Albert Einstein once said “The definition of insanity is doing the same thing over and over again and expecting different results”. By this criteria, our two Brians are heading for a loony house at an ever increasing rate. And large swaths of Opposition that is calling for increasing levies and taxes even further are there already. Why? Well, they've been raising taxes now since October 2008 (in reality, they have de facto raised taxes by pre-announcing October Budget two months before). The end result:
All the tax heads are down on the receipts side, with a new dramatic fall-off in Corpo Tax - a clear sign that the killing fields of Brian^2+Mary Ireland Inc are now starting to get covered with the bloodied bodies of Irish companies. Well done, Brians! More tax increases is what we need next to finish off the private economy.
On the net, and I will be redoing the whole balance sheet over the weekend, tax take is now dangerously close to dipping below €30bn for 2009 as a whole. Can't say much about the exact deficit for now - until mini-Budget, but in terms of DofF forecast from January 2009 that would imply a current account deficit of €16bn and with the capital account deficit of over €6bn we are now in the territory of the combined General Gov deficit of over €22bn or almost 13% of GDP. Well done, Brians! Now is the time to raise more taxes - it has been working for the two of you so well to date.

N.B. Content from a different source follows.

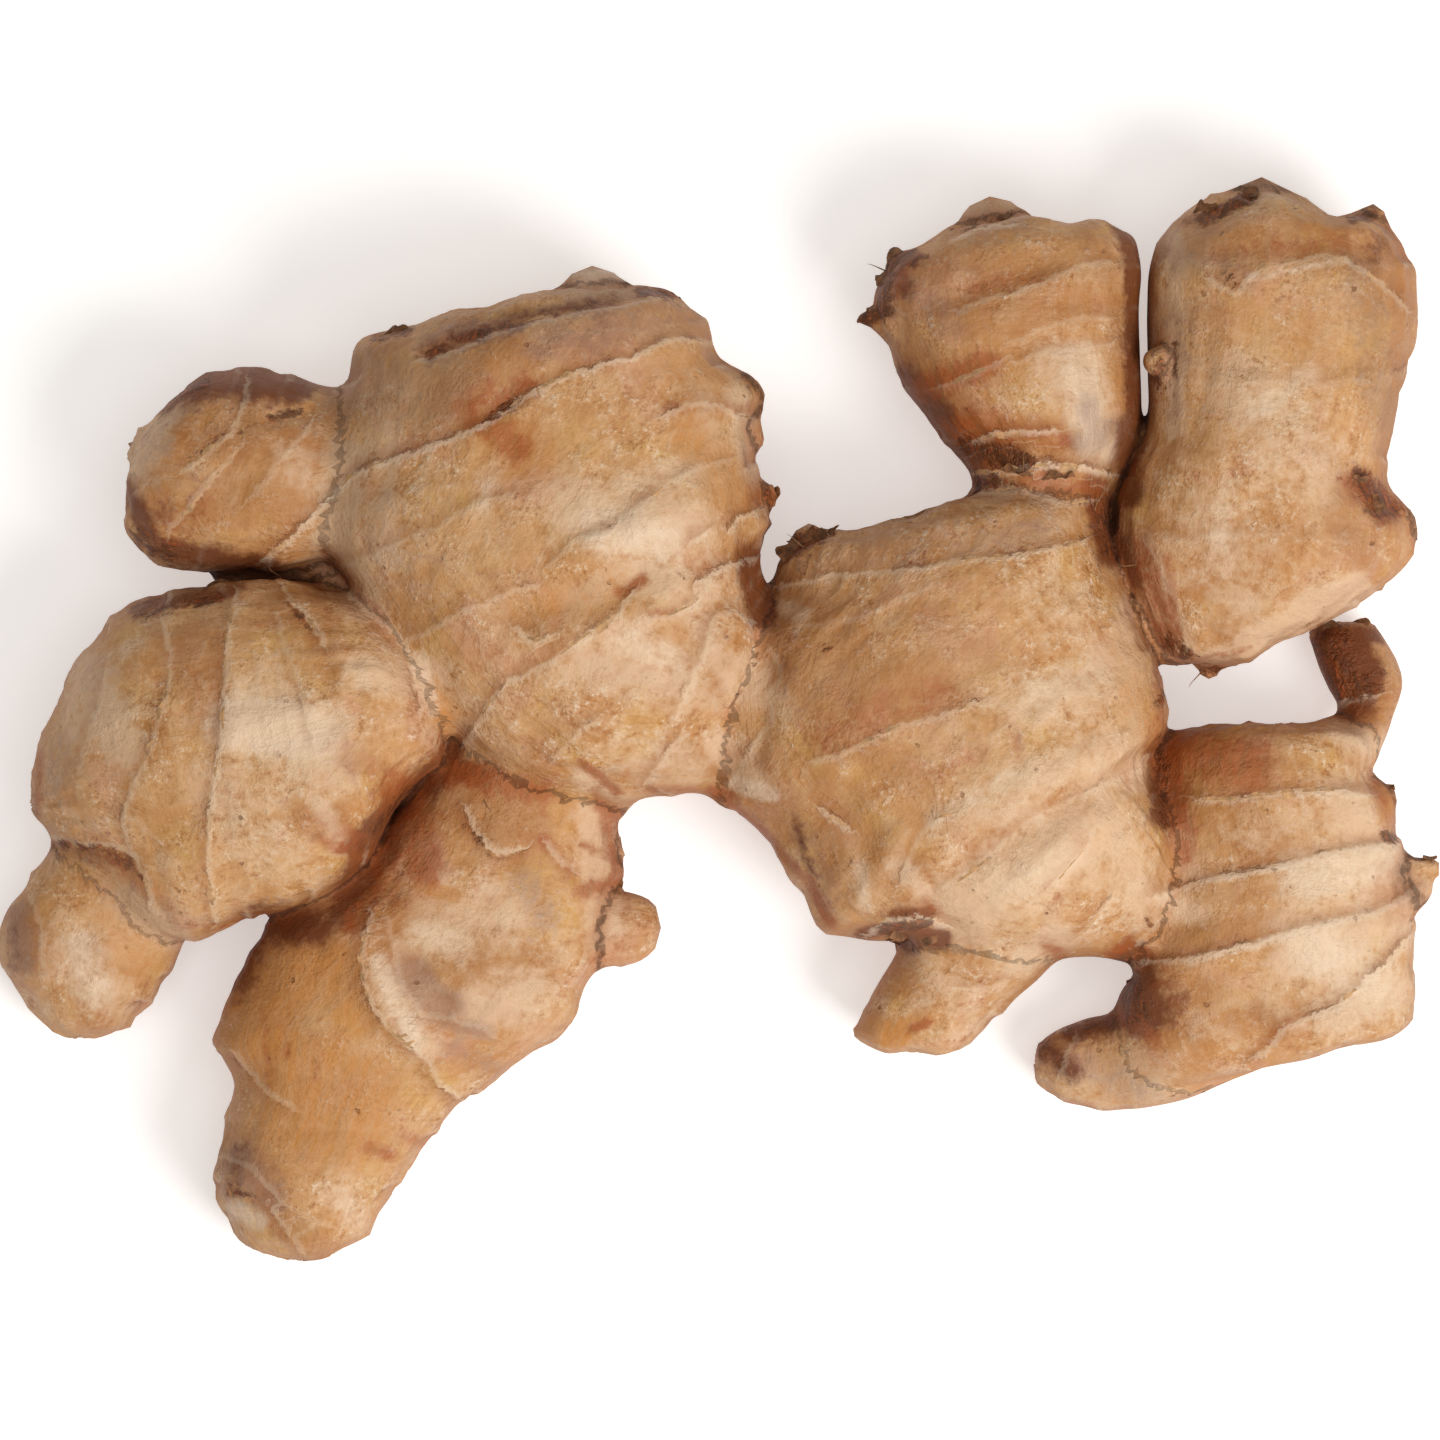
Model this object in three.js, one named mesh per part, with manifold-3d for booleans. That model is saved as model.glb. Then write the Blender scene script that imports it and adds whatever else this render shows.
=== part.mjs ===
// A fresh ginger rhizome lying on its side: one solid, in millimetres, +Z up.
//
// It grew as a chain of swollen segments. Each segment, here a lobe, is lofted through sections that
// lie along its own growth rings, so the rings, the outline and the bends come from the same rows.
// At each ring the older band of skin stands proud of the younger one, and the surface steps in.
// All the lobes, buds and root stubs are joined into one body, and low spots of it are flat at Z = 0.
import * as THREE from "three";
import { mergeVertices } from "three/addons/utils/BufferGeometryUtils.js";
import Module from "manifold-3d";

const wasm = await Module();
wasm.setup();

// ---- Driving dimensions --------------------------------------------------------------------------
const RING_STEP = 0.75; // how far an old band of skin stands proud of the next
const RING_WAVE = 0.45; // how far a ring wanders along the lobe
const RING_SLOPE = 0.13; // length of the step down, in rows
const LUMP = 0.55; // slow swellings of the surface
const SQUARENESS = 2.25; // exponent of the section: 2 is an ellipse, more is fuller
const CAP_FULLNESS = 0.72; // below 1 the ends are blunter than a half ellipse
const CAP_STEPS = 3; // sections in each rounded end
const SKIN_COLOUR = 0xb98d5c;
const SKIN_ROUGHNESS = 0.72;

// ---- The lobes -----------------------------------------------------------------------------------
// A row is one section: [ax, ay, bx, by, z, h]. Points a and b are its two ends in plan, z is the
// height of its middle and h is half its thickness. Rows run from the lobe's base to its tip.
// rings are places along the rows, in rows, where a band of skin ends. caps are the lengths of the
// rounded ends beyond the first and last row.
const LOBES = {
  left_mother: {
    rows: [
      [9, -6, 10, 12, 18, 8],
      [1, -8.6, 7, 15, 18.5, 11],
      [-6, -9.4, 5.9, 17, 19.2, 14],
      [-14, -9.8, 5.2, 19.5, 20, 16.5],
      [-24, -8, 5.2, 22, 20.3, 18],
      [-32, -2.5, 5.4, 25, 20.3, 19.5],
      [-39.5, 6, 5, 28.5, 20.2, 20.2],
      [-46, 15.5, 4.5, 32.5, 20.2, 20.2],
      [-49.5, 23, 4.4, 36.5, 20.5, 18.8],
      [-48.5, 28.5, 5, 40.6, 20.6, 18],
      [-47.2, 34, 1, 45.4, 20.8, 17.2],
      [-46.6, 40.6, -1.2, 48.8, 21, 16.2],
      [-45.6, 46.2, -3.2, 52, 21, 13.8],
      [-41.5, 48.9, -8, 53.9, 21, 10.4],
    ],
    rings: [2.2, 3.1, 4.35, 5.6, 6.9, 8.3, 9.8, 11.3],
    caps: [4, 1.2],
    sectors: 24,
  },
  left_palm: {
    rows: [
      [-39.6, 10.6, -36.4, -6.6, 21, 13.6],
      [-44, 14.6, -40.4, -10.4, 20.8, 16],
      [-50, 17, -45.6, -18.6, 20.6, 17.2],
      [-56, 17.9, -52, -22.8, 20, 17.7],
      [-62, 17.7, -59, -24.1, 19.3, 17.7],
      [-68, 16.9, -66, -26.8, 18.5, 17.1],
      [-74, 14.8, -71, -25.5, 17.3, 15.8],
      [-80, 9, -76, -21, 16, 13.8],
      [-83, 1.9, -80, -17.5, 14.8, 11.2],
      [-86, -5.8, -84, -13.8, 14, 8],
    ],
    rings: [1.8, 2.9, 4, 5.2, 6.4, 7.5],
    caps: [3.2, 1],
    sectors: 24,
  },
  left_tip: {
    rows: [
      [-80, -8, -66, -14, 12, 7.5],
      [-83.2, -14.4, -66.5, -22, 11, 8.6],
      [-85.6, -18.4, -67.2, -28.4, 10.3, 9.2],
      [-89.4, -23.8, -69.4, -32.2, 9.6, 9.8],
      [-89.7, -29.8, -71, -34.9, 9.3, 9.6],
      [-87.6, -35, -73.4, -37.4, 9.2, 8.2],
    ],
    rings: [1.4, 3, 4.3],
    caps: [2, 3.2],
    sectors: 16,
  },
  left_knob: {
    rows: [
      [-40, 36, -49, 20, 17, 9],
      [-47.5, 41.2, -55, 18.2, 16.5, 11.5],
      [-53, 42.6, -64, 17.9, 16, 12.6],
      [-58.5, 44, -70.4, 19, 15.6, 12.6],
      [-64, 43.6, -74, 22.6, 15.2, 11.6],
      [-69, 40.1, -74.6, 27.5, 14.9, 9],
      [-72.2, 36.6, -74.4, 32, 14.7, 5],
    ],
    rings: [1.1, 2.2, 3.3, 4.4],
    caps: [2, 0.8],
    sectors: 22,
  },
  lower_finger: {
    rows: [
      [-32, 2, -9, -2, 14, 9.5],
      [-37, -6, -12.8, -11, 13.5, 11.5],
      [-42, -12.5, -12.6, -18, 13, 12.6],
      [-48, -19.5, -14.5, -27, 12.9, 12.9],
      [-56.6, -25.2, -17, -34, 12.9, 13.1],
      [-60.6, -32, -20.5, -39.3, 12.7, 13.3],
      [-63.4, -38.5, -27, -43.7, 12.3, 12.6],
      [-61.2, -44.5, -33.3, -48.4, 11.8, 11.8],
      [-62, -51, -36.6, -52.6, 11.5, 11.4],
      [-63.2, -57, -40.4, -57.8, 11.2, 11.2],
      [-61.6, -62.4, -43.4, -62.8, 11, 9.6],
    ],
    rings: [1.7, 3.1, 4.6, 6.6, 7.9, 9.2],
    caps: [3, 4.8],
    sectors: 22,
  },
  right_mother: {
    rows: [
      [51, -30, 57, -18, 16, 8],
      [45, -29.4, 56, -13, 17.4, 12],
      [37, -29.6, 54.3, -8, 18.3, 15],
      [27, -27.8, 54.1, -4, 18.7, 17],
      [16.6, -27.6, 56.2, 0, 18.8, 18.2],
      [11.4, -24.4, 55.6, 4.4, 18.8, 18.9],
      [6.6, -16, 53.8, 9, 18.8, 19.3],
      [1, -9.6, 52, 12.5, 18.8, 19.2],
      [-1, 1, 50.3, 16.6, 18.8, 18.6],
      [1.5, 9, 48.9, 20.4, 18.8, 17.4],
      [6, 14.5, 47.6, 24.2, 18.8, 15.6],
      [6.8, 20.2, 46, 27.6, 18.8, 13],
      [11, 22.6, 41, 28.4, 18.8, 10],
    ],
    rings: [1.9, 3.1, 4.6, 6, 7.3, 8.7, 10.2],
    caps: [2, 1.2],
    sectors: 24,
  },
  lower_nub: {
    rows: [
      [28, -16, 46, -22, 15, 9],
      [23.6, -25.4, 42.4, -29.8, 14, 10.5],
      [21.8, -29.8, 38.4, -33.4, 12.8, 10],
      [18.9, -34.8, 34.7, -37.2, 11.6, 9.2],
      [16.8, -38.6, 31.6, -40.3, 10.8, 7.6],
    ],
    rings: [1.7, 2.9],
    caps: [2, 1.6],
    sectors: 16,
  },
  upper_finger: {
    rows: [
      [34, 20, 48, 20, 15.5, 9],
      [32.7, 28.6, 49, 28, 15.6, 10.5],
      [29.7, 33.8, 52, 33.5, 15.7, 12.3],
      [25.7, 38.8, 53, 39, 15.8, 13.4],
      [22.5, 43.8, 52.8, 45, 15.8, 14],
      [20.9, 48.8, 52.4, 50.8, 15.8, 14.2],
      [20.2, 53.5, 52.8, 56, 15.8, 13.6],
      [22.2, 57.9, 51.6, 60.2, 16, 11.6],
      [27.6, 61.3, 49.4, 62, 16.2, 8.6],
    ],
    rings: [1.2, 2.4, 3.7, 5, 6.2],
    caps: [2, 0.8],
    sectors: 24,
  },
  right_finger: {
    rows: [
      [55.4, 9.2, 66, 8.4, 15.5, 8],
      [52.8, 13.5, 76.4, 12.8, 15.6, 12],
      [50.3, 19, 84.6, 18.4, 15.6, 14.6],
      [49.3, 25, 86.2, 24.4, 15.6, 15.5],
      [50.9, 31, 83.2, 31, 15.7, 15.8],
      [53.2, 37, 83.9, 37, 15.9, 16],
      [53.6, 44, 85.8, 44, 16.1, 16],
      [53.8, 51, 86.9, 51, 16.4, 15.7],
      [53.8, 57, 86.6, 57, 16.7, 14.8],
      [56.6, 61.8, 84.2, 61.4, 17, 12.2],
      [61.2, 65, 74, 64.6, 17.4, 8],
    ],
    rings: [1.3, 2.7, 4.3, 6, 8.05],
    caps: [2.4, 0.9],
    sectors: 22,
  },
  right_neck: {
    rows: [
      [44, 4, 44, 15, 13.5, 7],
      [51, 6, 51, 18, 13.5, 7.5],
      [58, 8, 54, 27, 12.5, 8],
    ],
    rings: [],
    caps: [3, 3],
    sectors: 12,
  },
  far_lobe: {
    rows: [
      [57, -45.6, 79.6, -39.8, 12.5, 9],
      [51.6, -42.9, 87, -37, 12.6, 11.6],
      [49.4, -36.6, 86.3, -30, 12.8, 12.8],
      [51, -31.2, 86.1, -25.2, 13, 13.3],
      [53.5, -25.8, 85.6, -20.3, 13.2, 13.4],
      [53.5, -19.3, 84.8, -15.3, 13.4, 13.2],
      [53, -12, 84, -10.3, 13.6, 12.6],
      [53.7, -6.4, 82, -5.8, 13.8, 11.4],
      [55.4, -2.4, 81.4, -1.6, 14, 9],
      [60, -1.1, 78, -0.5, 14, 6.4],
    ],
    rings: [1.7, 3.1, 5.0, 6.55],
    caps: [0.8, 0.4],
    sectors: 22,
  },
  far_tip: {
    rows: [
      [60, -36, 60, -46, 9, 6.5],
      [52, -36, 54.5, -48.2, 7.6, 6.6],
      [46.6, -37, 48.5, -48.8, 6.9, 6.2],
      [42.6, -38.3, 43.3, -47.8, 6.4, 5.5],
      [40, -40.2, 40.2, -45.9, 6, 3.6],
    ],
    rings: [1.4, 2.4, 3.3],
    caps: [2, 1],
    sectors: 16,
  },
  far_stub: {
    rows: [
      [76, -7, 80.4, -8, 11, 4.5],
      [77.8, 0.3, 83.7, 0.2, 9, 4.4],
      [76.2, 4.2, 85.3, 4.2, 7.6, 4.6],
      [74.8, 7.7, 83.9, 8.4, 6.6, 4.5],
      [73.7, 11, 82.3, 12, 5.8, 3.7],
    ],
    rings: [1.4, 2.6],
    caps: [2, 1],
    sectors: 12,
  },
};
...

Debt servicing costs are double year on year to cool €298mln and fees to our heroic Santa's Lille Helpers of the primary placement brokers are more than double too. Well done, Brians! Now is the time to raise some additional taxes - piling on national debt is just so much better than taking a knife to your spending plans.
Only motoring fines and national lottery fund are showing gains.
But the real scandal is on the spending side of things:
- Agriculture & Food up from €186mln in 2008 to €350mln in 2009;
- Community, Rural and Gaeltacht Waste (oops, Affairs, that is) up from €109.2mln in 2008 to €119.6mln in 2009. Last year, taking his high office, Brian Cowen has promised to put Gaelic Language at the heart of Gov policies. He is now clearly doing the job, so well done Brian - the Gaelic knowledge economy is just around the corner to save us all;
- Environment, Heritage & Loc Gov up from €596.1mln to €682.5mln - the dolphins and rare boffins (in the DofF and other Gov Buildings, I presume) are grateful to you, Brian.
- Total Voted Exp is up from €11.14bn to €11.82bn - an increase of 6.1% on 2008. Time to hike taxes on ordinary families, Brians, we've got expenses to cover!
The Exchequer deficit now stands at €3.72bn - up from €354mln in 2008 or a whooooping 951% up! Time to raise taxes, Brians, for this is what our academic economists and the ESRI are telling you to do, and since you are paying them a pretty penny, they gotta know, don't they?
Few more points: Pre-Supplementary Budget Aggregates since Budget 2009 also published by the DofF provide the following inputs into the mini-Budget
Of import is a more realistic assessment of the economy at -6.75% for GDP. However, this is still excessively optimistic, setting the stage for a small further reduction in the mini-Budget next week. I expect DofF to come down to -7% growth in GDP. Again, in my view, a -8.0-8.5% figure is probably closer to what will happen. On the Gen Gov Deficit, -12.75% is well in excess of my own earlier estimates of 11.76% (here). But my forecast has built in assumption that we actually save on target for 2009. Thus, I am probably closer now to the mini-Budget outcome than to what DofF is doing here. Tax revenue of €34bn is now looking optimistic. It is likely that tax situation going to deteriorate further as returns lag receipts across many main tax heads.
"The savings agreed by Government on February 3, together with other minor estimating adjustments, lead to further savings in 2009 of €437 million in Gross Voted Current expenditure and €300 million in Capital. In Net terms, which reflects the savings from the pension-related levy, the Current reduction is €1.45 billion. These reductions are offset by additional expenditure pressures of €1,387 million of arising from the further deterioration in the labour market. Receipts from the Health Levy are also been forecast to fall by €160 million in this context. Taken together, these factors lead to a pre-Supplementary Budget figure for Gross Voted Total
expenditure of €65.4 million [sic] (a 4.8% year-on-year increase), or €49.4 million [sic] in Net terms (a 0.2% increase). This corresponding increases for Gross Current and Net Current expenditure are 7.5% and 2.7% respectively."
This is a really telling paragraph. It shows that even having pre-committed itself to €2bn in savings this year as far back as July 2008 and having repeated this target on many public occasions, the Government is still incapable of delivering this much. In the mean time, the spending continues to rise, rapidly.